Given task:
Collect every line in the records below that contains the word "this".

Information supplied:
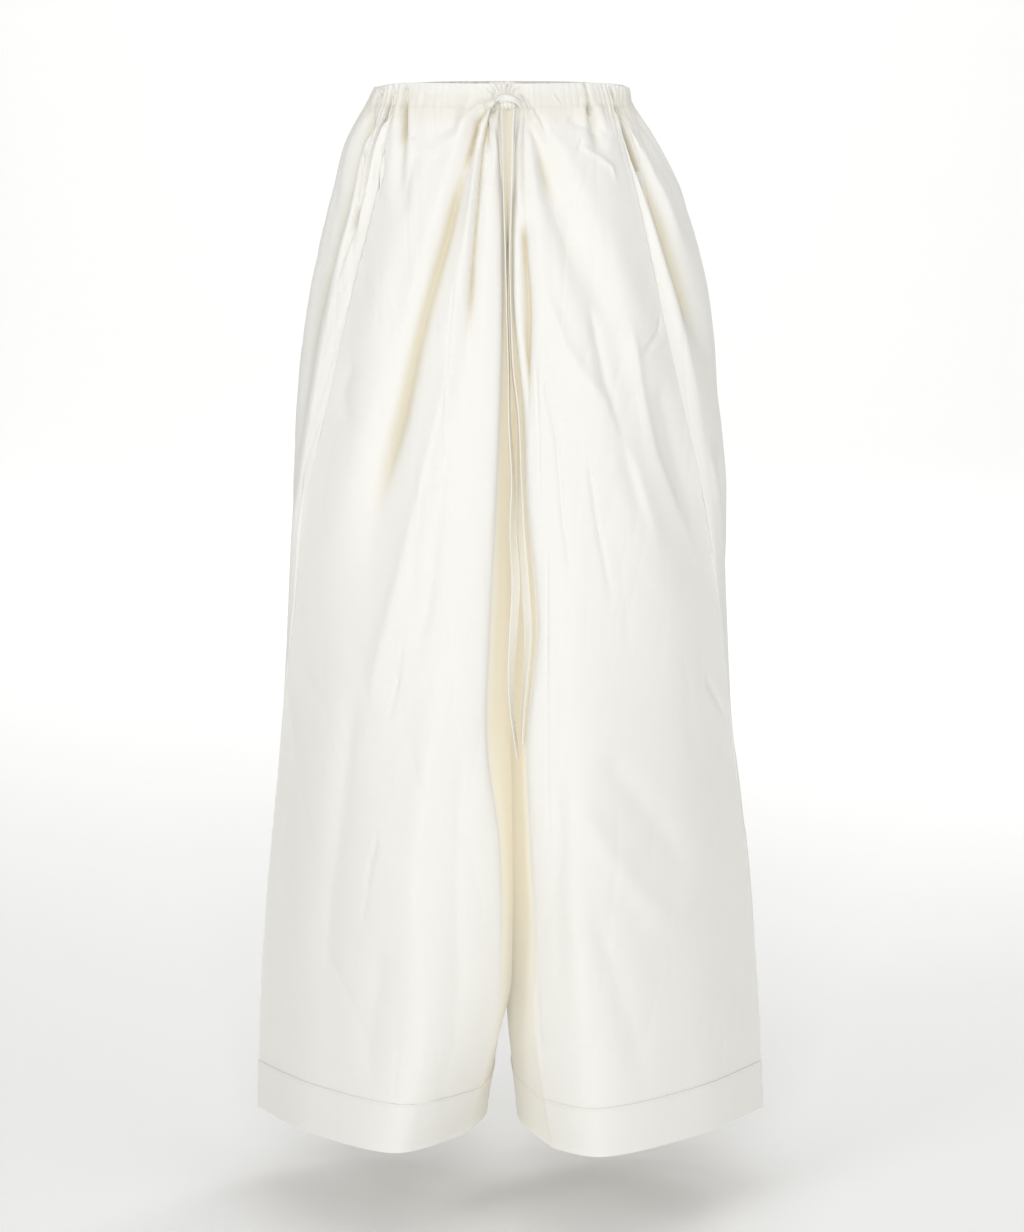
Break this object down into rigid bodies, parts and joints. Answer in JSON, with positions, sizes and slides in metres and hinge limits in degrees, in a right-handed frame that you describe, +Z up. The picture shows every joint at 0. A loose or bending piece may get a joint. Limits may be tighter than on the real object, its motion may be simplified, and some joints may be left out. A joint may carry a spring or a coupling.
{
  "type": "wide-leg drawstring trousers",
  "caption": "Ivory drawstring wide-leg trousers with side pockets and deep hem bands, filled out as when worn",
  "frame": {"origin": "centre of the waist opening, level with the casing's top edge", "axes": "+Z up, wearer faces -Y, wearer's left is +X"},
  "size_m": [0.5256, 0.3246, 1.0564],
  "materials": {
    "cloth": "matte",
    "band_cloth": "matte",
    "tie_tape": "matte"
  },
  "bodies": {
    "root": {"front_right": "cloth", "front_left": "cloth", "back_right": "cloth", "back_left": "cloth", "pocket_facing_right": "band_cloth", "pocket_facing_left": "band_cloth", "casing_front_right": "band_cloth", "casing_front_left": "band_cloth", "casing_back": "band_cloth", "hem_band_right": "band_cloth", "hem_band_left": "band_cloth", "tie_knot": "tie_tape", "tie_arch": "tie_tape", "tie_end_right": "tie_tape", "tie_end_left": "tie_tape"}
  },
  "joints": []
}
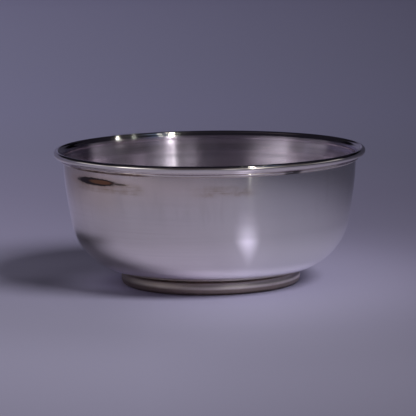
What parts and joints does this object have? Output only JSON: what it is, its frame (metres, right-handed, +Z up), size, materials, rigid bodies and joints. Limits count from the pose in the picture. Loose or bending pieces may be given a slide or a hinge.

Written reply:
Break this object down into rigid bodies, parts and joints. Answer in JSON, with positions, sizes and slides in metres and hinge limits in degrees, in a right-handed frame that you describe, +Z up. The picture shows every joint at 0. A loose or bending piece may get a joint. Limits may be tighter than on the real object, its motion may be simplified, and some joints may be left out. A joint may carry a spring or a coupling.
What parts and joints does this object have? Output only JSON: what it is, its frame (metres, right-handed, +Z up), size, materials, rigid bodies and joints. Limits count from the pose in the picture. Loose or bending pieces may be given a slide or a hinge.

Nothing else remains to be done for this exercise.